# Thomas Cristiano Humidor



## GoinFerSmoke (Jan 1, 2007)

There is a sight called Freecycle.org have used it for some time, have gotten great stuff from others, have given great stuff to others. Well the gf was reviewing her e-mails from them and saw this little gem, a rosewood and leather humidor by Thomas Cristiano. It is 9" X 8" X 3" roughly, so not big by any means. But free...

A little history on this item, seems this gentleman was an artist of the highest caliber, mainly made pipes. Ihave only found a listing for 2 other humi's of his so from those I guage the price to be over $200. This craftsman died in 2006 so I imagine the price could be higher.

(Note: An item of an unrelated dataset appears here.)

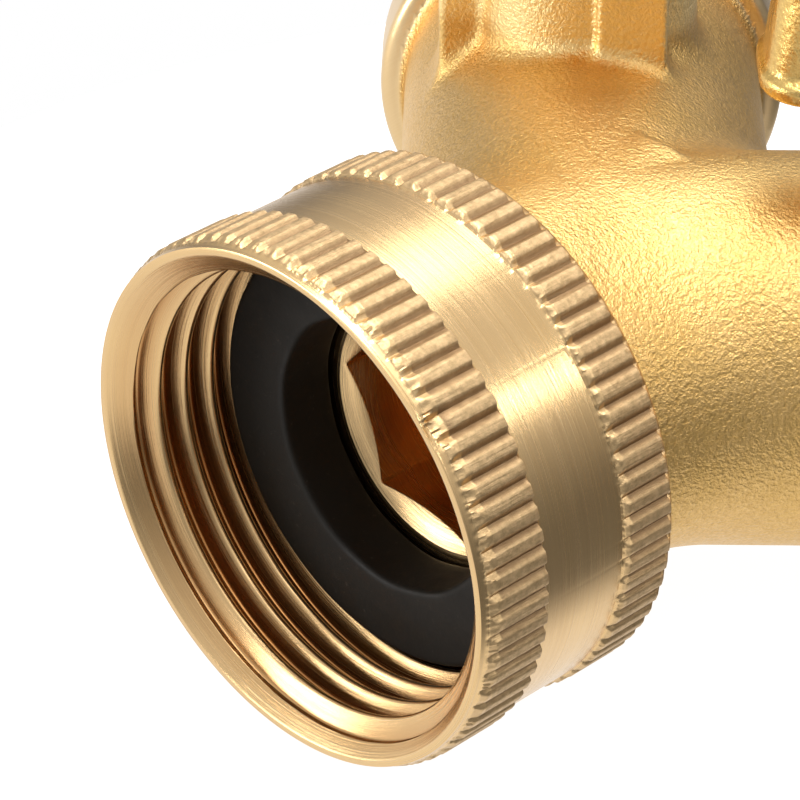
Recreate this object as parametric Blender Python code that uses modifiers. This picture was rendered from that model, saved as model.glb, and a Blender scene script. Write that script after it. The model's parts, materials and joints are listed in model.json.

This is one beautiful piece of art and I am estatic to have gotten it for nothing. I will always treasure it.


----------



## azpostal (Jul 12, 2008)

Awesome freebie...that is some fine woodworking


----------



## mc2712 (Mar 14, 2008)

Very nice, great find, enjoy.


----------



## Hot Stuff x (Jan 2, 2009)

Niiiice...


----------



## big04deuce (May 16, 2008)

Very nice there!!!


----------



## Camacho Junior (May 29, 2008)

That is a very nice looking humi. Hope it will last you a long time.


----------



## SixPackSunday (Dec 25, 2008)

very nice pickup, and nice to see somebody else using fc!


----------



## Cypress (Jun 27, 2007)

That looks very nice.


----------



## mhlatke (Oct 13, 2007)

Incredible find - great looking box! And you can't beat free!


----------



## tx_tuff (Jun 16, 2007)

Nice looking box you got there Jim. Is that the first cigar related thing you have found on the site?


----------



## DBCcigar (Apr 24, 2008)

Very cool!


----------



## karmaz00 (Dec 5, 2007)

nice one


----------



## shortstory5 (Sep 3, 2008)

Great find and pickup! It looks great! You'll have to let us know how it performs!


----------